榮倉奈々が表紙を務めた『an・an』(5月4・11日号。マガジンハウス刊)の「美脚特集」が話題となった。身長170センチ・股下80センチ以上といわれる榮倉のスラリと伸びた脚が印象的だ。いまや美脚は「女性の美」を語る上で欠かせない要素となっている。かつて胴長短足といわれ、美脚とは無縁であった日本人が、いかにして美脚に目覚めたのか。日本の「脚線美」の歴史を紐解いていこう。
戦後を代表する美脚の代名詞といえば、日本人で初めてミニスカートをはいたとされる野際陽子だろう。1967年3月、留学先のパリから帰国した際にミニスカで飛行機から降りてくると、待ち構えていた報道陣は騒然となった。「ずっと日本にいたらはかなかったかもしれない」というフランス仕込みのファッションをきっかけに、女性が生脚を出す機会が増え始めた。

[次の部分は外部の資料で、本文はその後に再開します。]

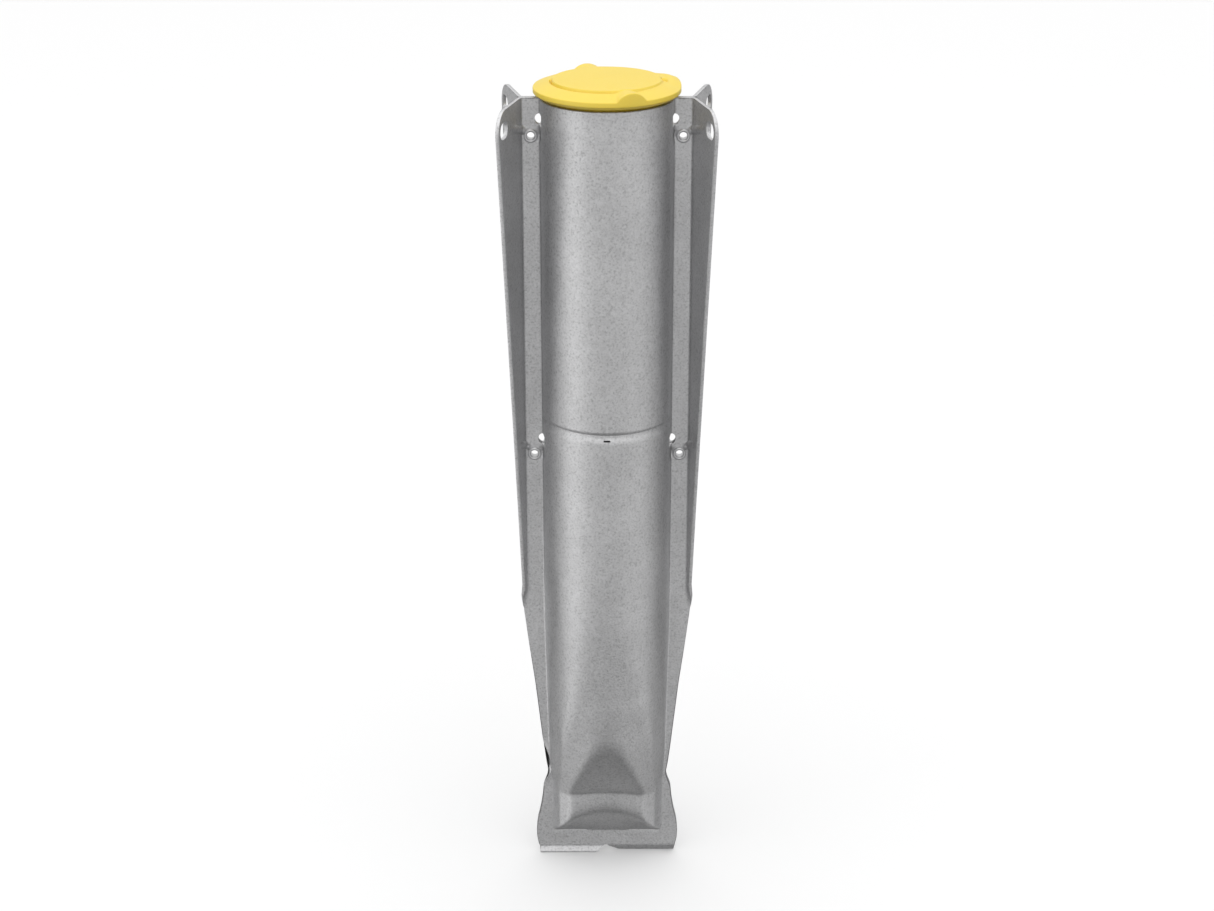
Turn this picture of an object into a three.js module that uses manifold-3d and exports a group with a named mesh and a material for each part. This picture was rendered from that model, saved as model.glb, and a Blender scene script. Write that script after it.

同年7月には山本リンダが『ミニミニデート』、木の実ナナが『ミニ・ミニ・ロック』、8月には金井克子が『ミニ・ミニ・ガール』と立て続けに美脚をジャケットに写したレコードが発売。10月にはイギリス人のスーパーモデル・ツイッギーが来日し、ミニスカをはき細く長い脚を見せつけたことで、日本人の美脚への憧憬を決定づけたとされる。
「60年代は若者が日本の伝統文化に歯向かう風潮がありましたし、今以上に欧米への憧れが強かったため、新しいファッションであるミニスカが流行したのでしょう」(社会学者の太田省一氏)
1969年には小川ローザが『Oh! モーレツ』のフレーズとともにミニスカが吹き上がるCMで一世を風靡。映画界では大信田礼子や浜美枝といった美脚を売りにする女優が台頭した。「西野バレエ団」で鍛えた脚線美を見せていた由美かおるもその1人だ。
脚に1億円(当時)の保険をかけたといわれている朱里エイコも、時代を代表する美脚有名人。この頃、渡米して、各地のショーに出演していた朱里は、現地のマネージャーに「プリティーな部分は強調しなくちゃいけない。あなたの場合は脚だ」と助言を受ける。帰国後、美脚を強調した服装で新曲『北国行きで』を歌うと大ヒットし、NHK紅白歌合戦へ初出場を果たした。